自分の治療に本人自らが参加するという意味です。すべての人びとが、すべての人びとの治療に何らかの貢献をしなければならないということです。
以上はバザーリアがブラジルで集中講演会の中で語っていることです。
精神病者の解放には、政治社会的な民衆の連帯がひつようであり、医師や医療界だけでは成し遂げられなかったと述べています。
医師であり活動家であることを自覚的に追求したいと述べています。
少数派ではあるが精神病院全廃を果たし、患者を社会で受け入れて普通に生活者に戻すことができたのは、偏にグラムシヘゲモニー論によることで得た成果だと述べている。
世界最大のベッド数、退院死亡率80%という驚異的劣悪精神医療施設、法的人権保護もなくいきなり路上で警官が拘束し、殺害とても合法とされている日本国家。
医療関係者やリベラル派はバザーリアの言説に触れてみる必要はありははしないか。
みんなみんなどこかで統合失調症患者をモノ扱いしていないか。
 
6月23日(金)
バザーリアの革命性は、あの1960年代から70年代に進展している。
やはりイタリアの新左翼であっただろう。
しかし、活動の仕方と成果を知るにつけ、東大医学部の闘争とは違って、あくまで医師という専門技術者としての立脚点を手放さないという方法論であった。
「医師であり、同時に活動家として」という言い方がボリシェビズムの党派性を超えている。
私など当時から政治社会革命であるべきだ、という主張であったが、バザーリアの考え方には全く同期できただろう。
 政治権力をとればすべてが解決するなどという矮小化も、個別課題に政治的契機を排除してしまうことでもない。
質問にバザーリアはこんな風に答えている。
「私はキューバの精神医療には賛同できません。

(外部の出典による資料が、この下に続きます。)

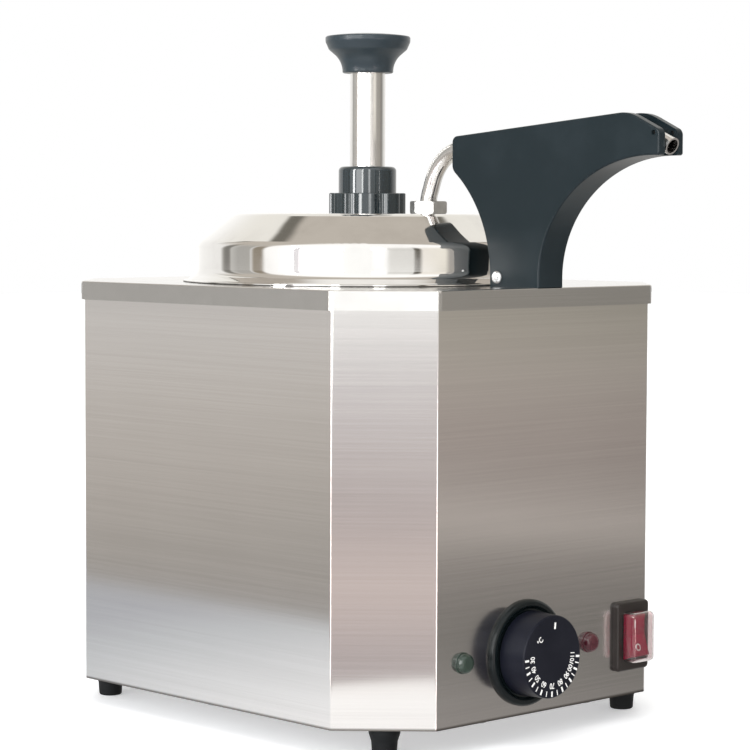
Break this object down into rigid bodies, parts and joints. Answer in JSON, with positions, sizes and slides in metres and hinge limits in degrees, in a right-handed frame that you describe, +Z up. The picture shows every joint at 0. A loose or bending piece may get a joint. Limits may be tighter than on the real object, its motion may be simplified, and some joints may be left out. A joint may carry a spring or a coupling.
{
  "type": "hot fudge topping warmer",
  "caption": "Countertop hot fudge warmer: steel water-bath casing, polished lid with a hand pump, heated spout, dial thermostat, pilot lamps and rocker switch.",
  "frame": {"origin": "middle of the bounding box in X and Y, on the surface that the feet stand on", "axes": "+Z up; the controls and the spout face -Y; +X to the right as seen from the front"},
  "size_m": [0.254, 0.4032, 0.395],
  "materials": {
    "casing_steel": "brushed stainless steel",
    "polished_steel": "mirror-polished stainless steel",
    "plain_steel": "plain stainless sheet",
    "black_moulding": "satin black moulding",
    "black_gloss": "glossy black moulding",
    "black_rubber": "black rubber",
    "green_lens": "green translucent lens",
    "red_lens": "red translucent lens",
    "red_rocker": "red translucent rocker",
    "clear_cover": "clear flexible cover",
    "aluminium": "plain aluminium",
    "zinc_steel": "zinc-plated steel",
    "brass": "plain brass",
    "ivory_plastic": "pale heat-proof moulding",
    "copper_tube": "copper",
    "white_plastic": "white moulding"
  },
  "bodies": {
    "base": {"casing_wrap": "casing_steel", "top_plate": "casing_steel", "base_plate": "plain_steel", "base_screws": "zinc_steel", "foot_screws": "zinc_steel", "water_well": "plain_steel", "food_jar": "plain_steel", "heater_ring": "plain_steel", "heater_strap": "plain_steel", "heater_stud": "zinc_steel", "safety_cutout": "ivory_plastic", "thermostat_body": "ivory_plastic", "thermostat_screws": "zinc_steel", "thermostat_bezel": "black_gloss", "thermostat_bulb": "copper_tube", "bulb_clips": "plain_steel", "switch_body": "black_moulding", "switch_cover": "clear_cover", "terminal_block": "ivory_plastic", "earth_stud": "brass", "cable_gland": "black_moulding", "gland_nut": "black_moulding", "gland_lock_nut": "black_moulding", "spout_housing": "black_moulding", "spout_bracket": "plain_steel", "bracket_screws": "zinc_steel", "housing_screws": "polished_steel", "lead_grommet": "black_rubber", "spout_heat_bar": "aluminium", "spout_heater": "plain_steel", "green_lamp_lens": "green_lens", "green_lamp_body": "black_moulding", "red_lamp_lens": "red_lens", "red_lamp_body": "black_moulding", "foot_front_left": "black_rubber", "foot_front_right": "black_rubber", "foot_rear_left": "black_rubber", "foot_rear_right": "black_rubber"},
    "lid_and_pump": {"lid": "polished_steel", "lock_nut": "black_gloss", "pump_cap": "black_gloss", "pump_cylinder": "polished_steel", "foot_valve": "plain_steel", "cage_pin": "plain_steel", "inlet_ball": "polished_steel", "outlet_ball": "polished_steel", "discharge_tube": "polished_steel", "tube_sleeve": "plain_steel", "tube_nut": "polished_steel", "pump_spring": "plain_steel"},
    "plunger": {"plunger_tube": "polished_steel", "pump_knob": "black_moulding", "piston": "white_plastic", "piston_seals": "black_rubber"},
    "knob": {"thermostat_knob": "black_moulding", "thermostat_shaft": "zinc_steel"},
    "rocker": {"switch_rocker": "red_rocker"}
  },
  "joints": [
    {"name": "lid_lift", "type": "slide", "parent": "base", "child": "lid_and_pump", "axis": [0, 0.4384, 0.8988], "range_m": [0, 0.163]},
    {"name": "pump_stroke", "type": "slide", "parent": "lid_and_pump", "child": "plunger", "axis": [0, 0, -1], "range_m": [0, 0.045], "stiffness_N_per_m": 400, "springref_m": -0.02, "deforming": ["pump_spring"]},
    {"name": "knob_turn", "type": "hinge", "parent": "base", "child": "knob", "pos_m": [-0.0157, -0.11237, 0.0495], "axis": [0, 1, 0], "range_deg": [0, 270]},
    {"name": "rocker_tilt", "type": "hinge", "parent": "base", "child": "rocker", "pos_m": [0.071, -0.11357, 0.0495], "axis": [1, 0, 0], "range_deg": [0, 18]}
  ]
}
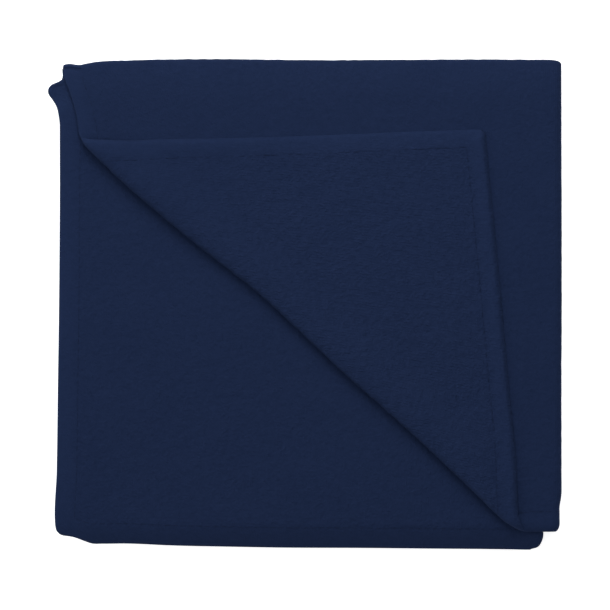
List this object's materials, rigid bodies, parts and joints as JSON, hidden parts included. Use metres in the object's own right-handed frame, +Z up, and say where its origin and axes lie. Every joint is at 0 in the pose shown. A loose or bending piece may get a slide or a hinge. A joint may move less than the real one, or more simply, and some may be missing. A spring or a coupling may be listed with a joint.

たとえそれが素晴らしいものであろうと、とにかくマニコミオが存在しているからであり、また、そこには精神病者を社会的に管理しようとする精神医療の臨床上の姿勢が見られるからです。」
またアムネスティ・インターナショナルについては、ソビエトのマニコミオの存在や反体制者がマニコミオに入れられたことを批判しますが、いわゆる西欧の抑圧的なマニコミオについては一言も発しません。
この見方は自由主義派の人たちが同様の態度をとっていることに対して、私が苛立っていることと重なります。
バザーリアは、教授昇格目前に大学教官に疎まれて、地方の精神病院に飛ばされた。
しかし彼はめげずに、あまりにひどい精神医療施設に愕然として、院長権限で先進的な学生を大量に仮医師として採用し、ガンガン院内改革、ひいてはイタリアすべてのマニコミオ廃止運動に邁進し、保守派や地域住民を説得していきました。
この時の州知事がバザーリアに理解をしめして提案をどんどん受け入れていったのです。この州知事はバザーリアの死後「バザーリア伝」を書いている。日本でいうなら世田谷区の保坂区長のような人物であったのだろう。
ブント書記長島成郎は、60年反安保闘争の敗北後、再び東大医学部に戻り精神科医として沖縄へ赴任する。
島が取り組んだのは、家庭の檻に閉じ込められ秘匿されていた精神病者を見つけ出し、家族を説得してとりあえず病院での治療を受けさせるというものだった。
バザーリアの述べるように、モデルはあっても文化の違う国でそのまま適用はできない。
沖縄での島の取り組みは、牛馬の如く糞尿にまみれた患者を人間として衣食治療をまっとうすることだった。
この島の治療取り組みは、伝説となった。
(佐藤幹夫『評伝島成郎』参照)
イタリアのマニコミオ全廃は1979年、島とわずかな同士はそのころ閉鎖病棟を解放病棟へ進めるというマニコミオの廃止ではなく、少なくとも患者をモノとして社会的管理対象としない治療転換をやっと志向する程度であった。
それさえも今では伝説的島の精神病治療論となっている。